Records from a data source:
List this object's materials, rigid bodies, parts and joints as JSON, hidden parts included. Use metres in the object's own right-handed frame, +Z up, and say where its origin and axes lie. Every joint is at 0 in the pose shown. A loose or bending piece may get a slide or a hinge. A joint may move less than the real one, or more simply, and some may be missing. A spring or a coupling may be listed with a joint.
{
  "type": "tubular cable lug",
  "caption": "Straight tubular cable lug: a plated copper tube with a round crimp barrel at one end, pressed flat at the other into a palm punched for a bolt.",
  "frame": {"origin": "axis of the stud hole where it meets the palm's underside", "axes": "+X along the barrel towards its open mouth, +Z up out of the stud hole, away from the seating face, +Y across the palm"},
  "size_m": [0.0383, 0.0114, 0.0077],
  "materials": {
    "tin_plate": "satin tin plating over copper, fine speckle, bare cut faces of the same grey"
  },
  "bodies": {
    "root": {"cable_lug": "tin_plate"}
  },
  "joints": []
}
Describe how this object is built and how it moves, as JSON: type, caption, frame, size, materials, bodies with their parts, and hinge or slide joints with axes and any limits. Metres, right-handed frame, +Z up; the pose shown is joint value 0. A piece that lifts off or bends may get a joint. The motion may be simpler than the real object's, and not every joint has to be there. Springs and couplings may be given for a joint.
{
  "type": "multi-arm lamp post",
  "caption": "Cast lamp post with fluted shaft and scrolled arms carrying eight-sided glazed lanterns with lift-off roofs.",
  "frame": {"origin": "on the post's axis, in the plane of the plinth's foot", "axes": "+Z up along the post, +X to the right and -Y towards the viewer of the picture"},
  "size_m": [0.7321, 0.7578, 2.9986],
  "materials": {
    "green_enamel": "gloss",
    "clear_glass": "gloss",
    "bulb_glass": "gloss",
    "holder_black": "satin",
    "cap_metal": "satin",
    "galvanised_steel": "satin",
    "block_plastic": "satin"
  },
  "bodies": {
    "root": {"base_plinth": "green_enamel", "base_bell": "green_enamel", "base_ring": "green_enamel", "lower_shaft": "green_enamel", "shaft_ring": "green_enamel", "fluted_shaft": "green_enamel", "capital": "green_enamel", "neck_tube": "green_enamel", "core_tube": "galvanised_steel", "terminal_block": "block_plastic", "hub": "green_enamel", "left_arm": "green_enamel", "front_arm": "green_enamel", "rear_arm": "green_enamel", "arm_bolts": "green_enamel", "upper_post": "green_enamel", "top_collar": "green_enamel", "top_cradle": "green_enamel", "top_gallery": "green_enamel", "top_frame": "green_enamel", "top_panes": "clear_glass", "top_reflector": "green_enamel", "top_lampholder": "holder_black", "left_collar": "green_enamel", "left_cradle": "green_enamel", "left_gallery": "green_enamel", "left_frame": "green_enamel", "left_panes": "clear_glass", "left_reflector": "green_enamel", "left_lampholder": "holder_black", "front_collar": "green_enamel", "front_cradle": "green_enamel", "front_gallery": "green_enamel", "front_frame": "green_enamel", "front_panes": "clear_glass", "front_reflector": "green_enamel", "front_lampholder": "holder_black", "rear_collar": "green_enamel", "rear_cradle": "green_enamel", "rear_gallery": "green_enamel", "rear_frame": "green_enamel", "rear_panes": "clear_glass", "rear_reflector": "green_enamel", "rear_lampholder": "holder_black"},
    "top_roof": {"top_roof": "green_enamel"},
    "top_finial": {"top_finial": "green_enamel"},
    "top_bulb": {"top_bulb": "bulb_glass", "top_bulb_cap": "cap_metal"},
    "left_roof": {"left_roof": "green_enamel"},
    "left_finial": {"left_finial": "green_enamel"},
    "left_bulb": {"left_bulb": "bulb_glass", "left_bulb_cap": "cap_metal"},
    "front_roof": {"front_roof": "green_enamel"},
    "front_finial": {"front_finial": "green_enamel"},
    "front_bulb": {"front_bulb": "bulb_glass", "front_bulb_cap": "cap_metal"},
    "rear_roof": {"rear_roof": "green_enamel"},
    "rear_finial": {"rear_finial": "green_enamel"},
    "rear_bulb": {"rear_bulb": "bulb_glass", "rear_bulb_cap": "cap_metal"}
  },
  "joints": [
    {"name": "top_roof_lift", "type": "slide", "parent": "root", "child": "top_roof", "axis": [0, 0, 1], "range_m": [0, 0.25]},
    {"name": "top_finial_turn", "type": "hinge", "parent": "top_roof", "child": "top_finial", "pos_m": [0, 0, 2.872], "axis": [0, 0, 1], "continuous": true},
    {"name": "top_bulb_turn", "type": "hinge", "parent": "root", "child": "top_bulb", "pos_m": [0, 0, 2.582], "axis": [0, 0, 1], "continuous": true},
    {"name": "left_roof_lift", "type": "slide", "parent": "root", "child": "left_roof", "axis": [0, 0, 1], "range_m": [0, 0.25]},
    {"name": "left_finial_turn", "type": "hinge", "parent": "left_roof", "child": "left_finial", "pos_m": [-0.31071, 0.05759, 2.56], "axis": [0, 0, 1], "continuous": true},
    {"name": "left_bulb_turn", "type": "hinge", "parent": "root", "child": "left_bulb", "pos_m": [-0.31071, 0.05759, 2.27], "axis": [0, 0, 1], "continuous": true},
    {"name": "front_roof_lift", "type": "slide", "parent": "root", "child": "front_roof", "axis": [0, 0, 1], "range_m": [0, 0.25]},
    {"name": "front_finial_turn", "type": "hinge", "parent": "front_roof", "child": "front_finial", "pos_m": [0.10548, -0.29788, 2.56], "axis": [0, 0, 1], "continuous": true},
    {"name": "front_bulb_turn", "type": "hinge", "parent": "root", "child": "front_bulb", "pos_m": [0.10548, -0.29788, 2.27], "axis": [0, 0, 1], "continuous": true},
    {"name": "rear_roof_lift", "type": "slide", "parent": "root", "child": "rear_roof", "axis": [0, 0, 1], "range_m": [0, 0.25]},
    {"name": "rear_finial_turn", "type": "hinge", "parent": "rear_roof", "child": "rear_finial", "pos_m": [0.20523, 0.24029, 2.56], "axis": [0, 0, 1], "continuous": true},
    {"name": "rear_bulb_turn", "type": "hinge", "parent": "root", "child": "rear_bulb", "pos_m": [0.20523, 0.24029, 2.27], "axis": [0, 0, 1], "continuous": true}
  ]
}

◆ Task directions
Write out the material exactly as given.

◆ Task response
List this object's materials, rigid bodies, parts and joints as JSON, hidden parts included. Use metres in the object's own right-handed frame, +Z up, and say where its origin and axes lie. Every joint is at 0 in the pose shown. A loose or bending piece may get a slide or a hinge. A joint may move less than the real one, or more simply, and some may be missing. A spring or a coupling may be listed with a joint.
{
  "type": "tubular cable lug",
  "caption": "Straight tubular cable lug: a plated copper tube with a round crimp barrel at one end, pressed flat at the other into a palm punched for a bolt.",
  "frame": {"origin": "axis of the stud hole where it meets the palm's underside", "axes": "+X along the barrel towards its open mouth, +Z up out of the stud hole, away from the seating face, +Y across the palm"},
  "size_m": [0.0383, 0.0114, 0.0077],
  "materials": {
    "tin_plate": "satin tin plating over copper, fine speckle, bare cut faces of the same grey"
  },
  "bodies": {
    "root": {"cable_lug": "tin_plate"}
  },
  "joints": []
}
Describe how this object is built and how it moves, as JSON: type, caption, frame, size, materials, bodies with their parts, and hinge or slide joints with axes and any limits. Metres, right-handed frame, +Z up; the pose shown is joint value 0. A piece that lifts off or bends may get a joint. The motion may be simpler than the real object's, and not every joint has to be there. Springs and couplings may be given for a joint.
{
  "type": "multi-arm lamp post",
  "caption": "Cast lamp post with fluted shaft and scrolled arms carrying eight-sided glazed lanterns with lift-off roofs.",
  "frame": {"origin": "on the post's axis, in the plane of the plinth's foot", "axes": "+Z up along the post, +X to the right and -Y towards the viewer of the picture"},
  "size_m": [0.7321, 0.7578, 2.9986],
  "materials": {
    "green_enamel": "gloss",
    "clear_glass": "gloss",
    "bulb_glass": "gloss",
    "holder_black": "satin",
    "cap_metal": "satin",
    "galvanised_steel": "satin",
    "block_plastic": "satin"
  },
  "bodies": {
    "root": {"base_plinth": "green_enamel", "base_bell": "green_enamel", "base_ring": "green_enamel", "lower_shaft": "green_enamel", "shaft_ring": "green_enamel", "fluted_shaft": "green_enamel", "capital": "green_enamel", "neck_tube": "green_enamel", "core_tube": "galvanised_steel", "terminal_block": "block_plastic", "hub": "green_enamel", "left_arm": "green_enamel", "front_arm": "green_enamel", "rear_arm": "green_enamel", "arm_bolts": "green_enamel", "upper_post": "green_enamel", "top_collar": "green_enamel", "top_cradle": "green_enamel", "top_gallery": "green_enamel", "top_frame": "green_enamel", "top_panes": "clear_glass", "top_reflector": "green_enamel", "top_lampholder": "holder_black", "left_collar": "green_enamel", "left_cradle": "green_enamel", "left_gallery": "green_enamel", "left_frame": "green_enamel", "left_panes": "clear_glass", "left_reflector": "green_enamel", "left_lampholder": "holder_black", "front_collar": "green_enamel", "front_cradle": "green_enamel", "front_gallery": "green_enamel", "front_frame": "green_enamel", "front_panes": "clear_glass", "front_reflector": "green_enamel", "front_lampholder": "holder_black", "rear_collar": "green_enamel", "rear_cradle": "green_enamel", "rear_gallery": "green_enamel", "rear_frame": "green_enamel", "rear_panes": "clear_glass", "rear_reflector": "green_enamel", "rear_lampholder": "holder_black"},
    "top_roof": {"top_roof": "green_enamel"},
    "top_finial": {"top_finial": "green_enamel"},
    "top_bulb": {"top_bulb": "bulb_glass", "top_bulb_cap": "cap_metal"},
    "left_roof": {"left_roof": "green_enamel"},
    "left_finial": {"left_finial": "green_enamel"},
    "left_bulb": {"left_bulb": "bulb_glass", "left_bulb_cap": "cap_metal"},
    "front_roof": {"front_roof": "green_enamel"},
    "front_finial": {"front_finial": "green_enamel"},
    "front_bulb": {"front_bulb": "bulb_glass", "front_bulb_cap": "cap_metal"},
    "rear_roof": {"rear_roof": "green_enamel"},
    "rear_finial": {"rear_finial": "green_enamel"},
    "rear_bulb": {"rear_bulb": "bulb_glass", "rear_bulb_cap": "cap_metal"}
  },
  "joints": [
    {"name": "top_roof_lift", "type": "slide", "parent": "root", "child": "top_roof", "axis": [0, 0, 1], "range_m": [0, 0.25]},
    {"name": "top_finial_turn", "type": "hinge", "parent": "top_roof", "child": "top_finial", "pos_m": [0, 0, 2.872], "axis": [0, 0, 1], "continuous": true},
    {"name": "top_bulb_turn", "type": "hinge", "parent": "root", "child": "top_bulb", "pos_m": [0, 0, 2.582], "axis": [0, 0, 1], "continuous": true},
    {"name": "left_roof_lift", "type": "slide", "parent": "root", "child": "left_roof", "axis": [0, 0, 1], "range_m": [0, 0.25]},
    {"name": "left_finial_turn", "type": "hinge", "parent": "left_roof", "child": "left_finial", "pos_m": [-0.31071, 0.05759, 2.56], "axis": [0, 0, 1], "continuous": true},
    {"name": "left_bulb_turn", "type": "hinge", "parent": "root", "child": "left_bulb", "pos_m": [-0.31071, 0.05759, 2.27], "axis": [0, 0, 1], "continuous": true},
    {"name": "front_roof_lift", "type": "slide", "parent": "root", "child": "front_roof", "axis": [0, 0, 1], "range_m": [0, 0.25]},
    {"name": "front_finial_turn", "type": "hinge", "parent": "front_roof", "child": "front_finial", "pos_m": [0.10548, -0.29788, 2.56], "axis": [0, 0, 1], "continuous": true},
    {"name": "front_bulb_turn", "type": "hinge", "parent": "root", "child": "front_bulb", "pos_m": [0.10548, -0.29788, 2.27], "axis": [0, 0, 1], "continuous": true},
    {"name": "rear_roof_lift", "type": "slide", "parent": "root", "child": "rear_roof", "axis": [0, 0, 1], "range_m": [0, 0.25]},
    {"name": "rear_finial_turn", "type": "hinge", "parent": "rear_roof", "child": "rear_finial", "pos_m": [0.20523, 0.24029, 2.56], "axis": [0, 0, 1], "continuous": true},
    {"name": "rear_bulb_turn", "type": "hinge", "parent": "root", "child": "rear_bulb", "pos_m": [0.20523, 0.24029, 2.27], "axis": [0, 0, 1], "continuous": true}
  ]
}